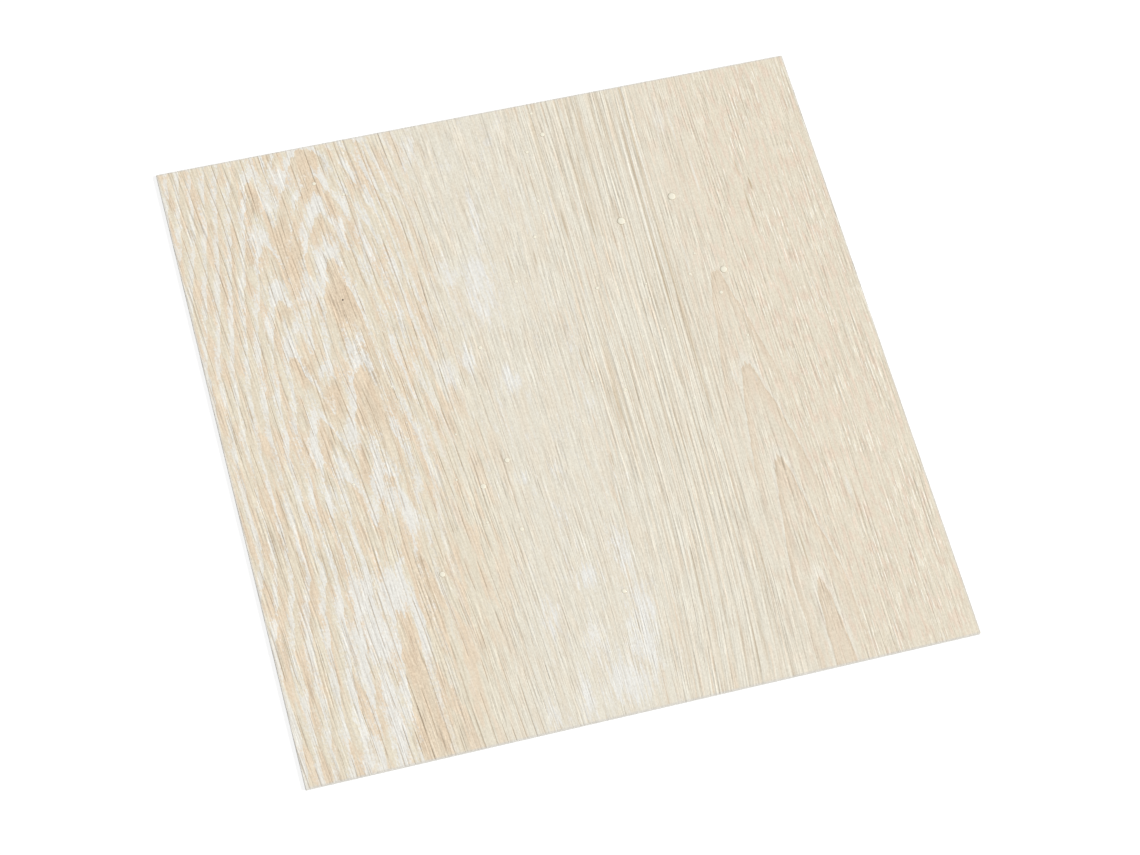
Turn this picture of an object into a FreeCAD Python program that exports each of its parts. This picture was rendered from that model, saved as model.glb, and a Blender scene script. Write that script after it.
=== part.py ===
# Square vinyl floor tile, one piece of calendered PVC sheet with a printed wood face.
#
# The tile is punched out of a wide laminated sheet by a steel rule die that comes down on the face.
# The die leaves straight, square walls, a tiny radius at each corner of the outline, and a rolled
# edge round the face, while the edge round the back stays sharp.
#
# Lengths are in millimetres. +Z points up out of the printed face, +Y runs along the printed grain,
# and the origin is the middle of the back, which lies on the sub-floor.

import FreeCAD
import Part
import Sketcher

import os

# What the tile is called, and the folder that its solid goes to
TILE_NAME = "vinyl_tile"
PARTS_FOLDER = "parts"

# Driving dimensions: alias in the sheet, size, and what it measures
DRIVING_SIZES = (
    ("tile_width", 304.8, "across the grain, between the butting edges"),
    ("tile_length", 304.8, "along the grain, between the butting edges"),
    ("sheet_gauge", 1.5, "from the back to the printed face"),
    ("corner_radius", 0.5, "of the outline's four corners, as the die leaves them"),
    ("face_edge_roll", 0.2, "radius that the die presses round the face"),
)

SAME_PLACE = 1e-6


def size_sheet(doc):
    """A spreadsheet with one row for each driving dimension."""
    sheet = doc.addObject("Spreadsheet::Sheet", "sizes")
    for row, (alias, size, meaning) in enumerate(DRIVING_SIZES, start=1):
        sheet.set("A%d" % row, alias)
        sheet.set("B%d" % row, str(size))
        sheet.set("C%d" % row, meaning)
        sheet.setAlias("B%d" % row, alias)
    doc.recompute()
    return sheet


def origin_plane(body, role):
    """One of the body's own origin planes, found by its role."""
    return [plane for plane in body.Origin.OriginFeatures if plane.Role == role][0]


def outline_sketch(body):
    """The die's outline: a rectangle centred on the origin, before its corners are rounded."""
    sketch = body.newObject("Sketcher::SketchObject", "die_outline")
    sketch.AttachmentSupport = [(origin_plane(body, "XY_Plane"), "")]
    sketch.MapMode = "FlatFace"
    corners = [
        FreeCAD.Vector(-1, -1, 0),
        FreeCAD.Vector(1, -1, 0),
        FreeCAD.Vector(1, 1, 0),
        FreeCAD.Vector(-1, 1, 0),
    ]
    for start, end in zip(corners, corners[1:] + corners[:1]):
        sketch.addGeometry(Part.LineSegment(start, end), False)
    for side in range(4):
        sketch.addConstraint(Sketcher.Constraint("Coincident", side, 2, (side + 1) % 4, 1))
    for across in (0, 2):
        sketch.addConstraint(Sketcher.Constraint("Horizontal", across))
    for along in (1, 3):
        sketch.addConstraint(Sketcher.Constraint("Vertical", along))
    sketch.addConstraint(Sketcher.Constraint("Symmetric", 0, 1, 1, 2, -1, 1))
    width = sketch.addConstraint(Sketcher.Constraint("DistanceX", 0, 1, 0, 2, 2.0))
    length = sketch.addConstraint(Sketcher.Constraint("DistanceY", 1, 1, 1, 2, 2.0))
    sketch.setExpression("Constraints[%d]" % width, "sizes.tile_width")
    sketch.setExpression("Constraints[%d]" % length, "sizes.tile_length")
    return sketch


def edge_names(shape, wanted):
    """The names of the shape's edges that the test says are wanted."""
    return ["Edge%d" % (i + 1) for i, edge in enumerate(shape.Edges) if wanted(edge)]


def is_upright(edge):
    """True for a corner of the outline, which runs straight up from back to face."""
    start, end = (vertex.Point for vertex in edge.Vertexes)
    return abs(start.x - end.x) + abs(start.y - end.y) < SAME_PLACE < abs(start.z - end.z)


def bounds_the_face(shape):
    """A test for the edges that bound the printed face, which lies highest on the shape."""
    face_height = max(vertex.Z for vertex in shape.Vertexes)
    return lambda edge: all(abs(vertex.Z - face_height) < SAME_PLACE for vertex in edge.Vertexes)


def rounded(body, base, name, wanted, radius):
    """Rounds the wanted edges of the feature so far, to a radius from the sheet."""
    fillet = body.newObject("PartDesign::Fillet", name)
    fillet.Base = (base, edge_names(base.Shape, wanted))
    fillet.setExpression("Radius", radius)
    body.Document.recompute()
    return fillet


def tile_body(doc):
    """The punched tile: the sheet, its rounded corners, then the edge rolled round its face."""
    body = doc.addObject("PartDesign::Body", TILE_NAME)
    body.Label = TILE_NAME
    outline = outline_sketch(body)

    sheet_stock = body.newObject("PartDesign::Pad", "sheet_stock")
    sheet_stock.Profile = outline
    sheet_stock.setExpression("Length", "sizes.sheet_gauge")
    doc.recompute()

    die_corners = rounded(body, sheet_stock, "die_corners", is_upright, "sizes.corner_radius")
    round_the_face = bounds_the_face(die_corners.Shape)
    body.Tip = rounded(body, die_corners, "face_roll", round_the_face, "sizes.face_edge_roll")
    body.Placement = FreeCAD.Placement()
    doc.recompute()
    return body


def check(doc, bodies):
    """Stops if an object of the document failed, or a piece isn't one valid solid."""
    for item in doc.Objects:
        if {"Invalid", "Error"} & set(item.State):
            raise RuntimeError("%s failed: %s" % (item.Name, item.State))
    for body in bodies:
        if body.Shape.isNull() or not body.Shape.isValid() or len(body.Shape.Solids) != 1:
            raise RuntimeError("%s isn't one valid solid" % body.Label)


def main():
    doc = FreeCAD.newDocument("vinyl_floor_tile")
    size_sheet(doc)
    bodies = [tile_body(doc)]
    check(doc, bodies)
    os.makedirs(PARTS_FOLDER, exist_ok=True)
    for body in bodies:
        body.Shape.exportStep(os.path.join(PARTS_FOLDER, body.Label + ".step"))
        box = body.Shape.optimalBoundingBox()
        print(body.Label, "%.2f x %.2f x %.2f mm" % (box.XLength, box.YLength, box.ZLength))


main()
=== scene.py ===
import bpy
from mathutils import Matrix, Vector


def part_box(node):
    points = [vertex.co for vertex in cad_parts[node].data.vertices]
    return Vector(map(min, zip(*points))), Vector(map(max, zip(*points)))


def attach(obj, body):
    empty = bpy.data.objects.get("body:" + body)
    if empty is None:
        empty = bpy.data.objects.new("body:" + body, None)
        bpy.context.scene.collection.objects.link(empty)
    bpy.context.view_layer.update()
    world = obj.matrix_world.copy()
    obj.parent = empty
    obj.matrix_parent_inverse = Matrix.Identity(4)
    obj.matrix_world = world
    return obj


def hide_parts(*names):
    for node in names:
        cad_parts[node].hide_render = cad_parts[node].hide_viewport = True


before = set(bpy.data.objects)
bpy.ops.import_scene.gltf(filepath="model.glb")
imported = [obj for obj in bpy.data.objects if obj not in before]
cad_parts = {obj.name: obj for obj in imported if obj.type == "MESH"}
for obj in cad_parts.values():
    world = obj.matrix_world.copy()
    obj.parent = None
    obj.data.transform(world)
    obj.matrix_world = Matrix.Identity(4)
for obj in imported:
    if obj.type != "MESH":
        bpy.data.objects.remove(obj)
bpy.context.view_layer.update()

import math

import bpy
from mathutils import Matrix, Vector

# Vinyl tile
# A square punched from sheet: a core of PVC filled with ground limestone, a printed film of limed
# oak on top, and a clear wear layer that is embossed along the grain while the sheet is hot.

MM = 0.001
TILE_LOW, TILE_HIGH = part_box("vinyl_tile")
TILE_SIDE = (TILE_HIGH.x - TILE_LOW.x) / MM
TILE_GAUGE = (TILE_HIGH.z - TILE_LOW.z) / MM
CORNER_RADIUS = 0.5
FACE_ROLL = 0.2
EMBOSS_DEPTH = 0.09
EMBOSS_CONTRAST = 1.6
WELD_DISTANCE = 0.002

# Columns of the face's mesh across the grain and rows along it, how many of them shape the rolled
# edge on each side, and a length in mm that counts as none
COLUMNS = 800
ROWS = 112
ROLL_STEPS = 6
NEAR_ZERO = 0.0001

# Odd steps through the noise, for each seed and each line, so that no two patterns are alike
SEED_STEP = (17.31, 9.73)
LINE_SHIFT = 5.17
LINE_STEP = 3.71

# Where one kind of grain passes into the next, in mm to the right of the middle of the tile
FLOW_STRAIGHTENS = (-70.0, 20.0)
RINGS_END = (-62.0, -22.0)
DEEP_PORES_END = (-60.0, -15.0)
WASH_STARTS = (-75.0, -35.0)
WASH_ENDS = (5.0, 60.0)
CORDUROY_STARTS = (14.0, 24.0)
CORDUROY_ENDS = (62.0, 82.0)
TICKS_START = (70.0, 125.0)
CREAM_STARTS = (-60.0, -20.0)
TAN_STREAKS_START = (-20.0, 25.0)
WARM_STARTS = (50.0, 110.0)
FINE_HUES_START = (40.0, 90.0)

# How far inside the outline the painted shade along the edge of the print begins and where it is full,
# in mm
EDGE_PAINTED_SHADE_SPAN = (1.1, 0.1)

# Colours of the print and the core as they look on a screen, from 0 to 255. Each of the three
# grounds runs from a paler to a deeper hue.
OAK_GROUND = ((232, 223, 202), (233, 215, 190))
CREAM_GROUND = ((233, 227, 211), (233, 224, 206))
WARM_GROUND = ((232, 223, 203), (234, 217, 197))
STREAK_TAN = (230, 209, 184)
FURROW_BROWN = (214, 194, 162)
RING_BROWN = (229, 208, 181)
ARCH_TAN = (229, 212, 189)
WASH_LIME = (239, 238, 233)
RING_LIME = (239, 237, 230)
ARCH_LIME = (240, 236, 224)
# Partly print and partly painted highlight: the light ticks stand for embossed grooves catching the
# light
TICK_PAINTED_HIGHLIGHT = (243, 238, 225)
# Partly print and partly painted highlight beside the dark seams
FIBRE_LIGHT_AND_HIGHLIGHT = (243, 239, 228)
CRACK_BROWN = (196, 174, 144)
FIBRE_BROWN = (196, 178, 150)
# Partly print and partly painted shade: the hairline darkens the inner side of each narrow arch's light
# line
HAIRLINE_BROWN_AND_SHADE = (200, 184, 160)
PINHOLE_BROWN = (70, 56, 46)
# Painted shade: the face turns greyer in a narrow band along its outline, darkening its edge
EDGE_PAINTED_SHADE = (218, 214, 206)
# Painted light: the walls are the same filled PVC as the back, painted lighter than it so that the edge
# in shade reads light
WALL_PAINTED_LIGHT_GREY = (226, 223, 215)
BACK_GREY = (205, 203, 196)
LIMESTONE_SPECKLE = 9

# How much the light and dark of the fibres changes the red, the green and the blue of the print
TONE_SHARES = (0.2, 0.22, 0.24)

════

- Brief:
In the listing above, please print only the lines from the first one to the line where "return [plane for" appears, exactly as written, both of those lines included.

- Complete answer:
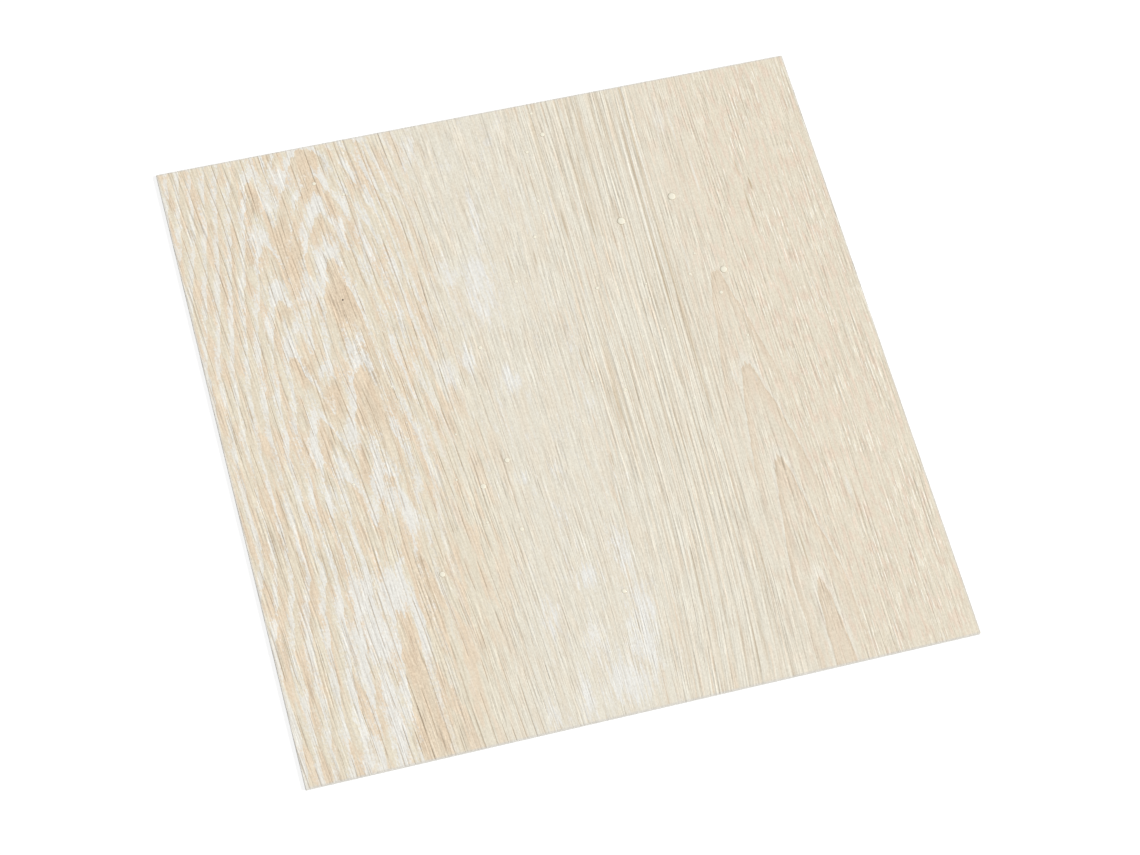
Turn this picture of an object into a FreeCAD Python program that exports each of its parts. This picture was rendered from that model, saved as model.glb, and a Blender scene script. Write that script after it.
=== part.py ===
# Square vinyl floor tile, one piece of calendered PVC sheet with a printed wood face.
#
# The tile is punched out of a wide laminated sheet by a steel rule die that comes down on the face.
# The die leaves straight, square walls, a tiny radius at each corner of the outline, and a rolled
# edge round the face, while the edge round the back stays sharp.
#
# Lengths are in millimetres. +Z points up out of the printed face, +Y runs along the printed grain,
# and the origin is the middle of the back, which lies on the sub-floor.

import FreeCAD
import Part
import Sketcher

import os

# What the tile is called, and the folder that its solid goes to
TILE_NAME = "vinyl_tile"
PARTS_FOLDER = "parts"

# Driving dimensions: alias in the sheet, size, and what it measures
DRIVING_SIZES = (
    ("tile_width", 304.8, "across the grain, between the butting edges"),
    ("tile_length", 304.8, "along the grain, between the butting edges"),
    ("sheet_gauge", 1.5, "from the back to the printed face"),
    ("corner_radius", 0.5, "of the outline's four corners, as the die leaves them"),
    ("face_edge_roll", 0.2, "radius that the die presses round the face"),
)

SAME_PLACE = 1e-6


def size_sheet(doc):
    """A spreadsheet with one row for each driving dimension."""
    sheet = doc.addObject("Spreadsheet::Sheet", "sizes")
    for row, (alias, size, meaning) in enumerate(DRIVING_SIZES, start=1):
        sheet.set("A%d" % row, alias)
        sheet.set("B%d" % row, str(size))
        sheet.set("C%d" % row, meaning)
        sheet.setAlias("B%d" % row, alias)
    doc.recompute()
    return sheet


def origin_plane(body, role):
    """One of the body's own origin planes, found by its role."""
    return [plane for plane in body.Origin.OriginFeatures if plane.Role == role][0]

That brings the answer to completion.